In Stoner’s aptly titled manifesto (a nod, of course, to Le Corbusier’s Towards a New Architecture, which heralded a century of formalism) she locates new potentials for architectural spaces that can emerge from the minor literatures that Deleuze and Guattari identified in Franz Kafka’s discovery of language formations in the circular, warren-like spaces of the dispossessed and marginalized subjects of early twentieth century urbanity. Deleuze and Guattari say of minor literature: “its cramped space forces each individual intrigue to connect immediately to politics.” In each case, the same condition that precludes political action also authorizes a new space in which such action can occur. The proliferating spaces of minor literatures exist within major literatures; hence Kafka, the Jew and Czech, as outsider in the fervent Germany of the early twentieth century. Similarly, the proliferating spaces of minor architectures exist within major architectures—or rather within major failed architectures. The sites of interrogation for the minor architecture project are the abandoned and foreclosed structures of late modern capitalism—the sick malls and office parks along the webbing of Interstate highways and inside and outside the rings of global cities.

Following in the tradition, perhaps, of Christopher Alexander, an earlier Berkeley thinker on the topic of architecture as a right of the inhabitant, Stoner is playfully anti-formalist, insisting that a minor architecture is becoming space rather than becoming form. Her own architectural projects are illustrated in the final pages of each chapter of the slim volume—in fact the book was conceived as a guide to her own architecture. There is architecture, to be sure, in the literary critical language of Deleuze and Guattari—in the emergent space of lines of flight, the twisting skeins of the rhizomes, the demarcations of the smooth and striated, blocks and strata. Stoner is not the first architect to locate a thesis in the against-the-grain philosophy. However, her thoroughgoing appropriation of the literary critical lens of the Deluzian analyst are skillfully deployed in a vivisection of the “myths”—of the interior, of the object, of the subject, and of nature.

 

In the reading of the subtle distinctions between the adroit interpretations of various literary texts and the sly images of her own projects, one senses a call to a more personal response to architecture from within the practice that will be increasingly valuable in the age of the Unsolicited Project and the Occupy movement. Writing as a lexical activity that can be privileged alongside drawing and show what photography cannot show is the main achievement of this book. Stoner cites some obvious but still compelling examples of the minor architecture responses to already built spaces. These include the squatter occupations of Corviale, the groundscaper outside that has been receptive to Situationist-inspired interventions from The Stalker Group for several years with results that are not easy to document because the residents have forbidden outsiders from coming into the politicized spaces with their iPhones and sound bites, as well as the storied Torres del David, an abandoned high rise in Caracas that has become home to activist squatters—clearly examples of the theory of minor architecture as it is being performed out in the world in keeping with Stoner’s theory.
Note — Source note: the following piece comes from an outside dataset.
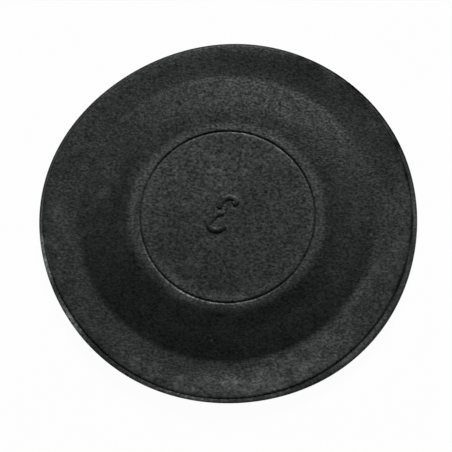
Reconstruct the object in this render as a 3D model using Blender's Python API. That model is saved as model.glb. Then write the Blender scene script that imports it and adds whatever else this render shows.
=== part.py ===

Still, a deeper and more complete presentation of Stoner’s own projects and those of her students would have provided a more satisfying realization of the political project. A collective graduate thesis project at Berkeley that undertook to dismantle and rewrite a chain of Circuit City stores that were recently abandoned due to bankruptcy would have been interesting to consider in greater detail in light of the compelling presentation of the theoretical foundation of the project, especially since Stoner has provided a relentlessly personal and potent response to the tragedy of the interior, the exterior, the object, and the subject as it has played out in the new nature of entropy, foreclosure, and bankruptcy. “In their deceptively simple spatial strategies and in their many guises as intensely complex theoretical constructions, minor architectures will alter and dematerialize the constructed world,” Stoner forecasts. In the writing, they already have in this finely realized text.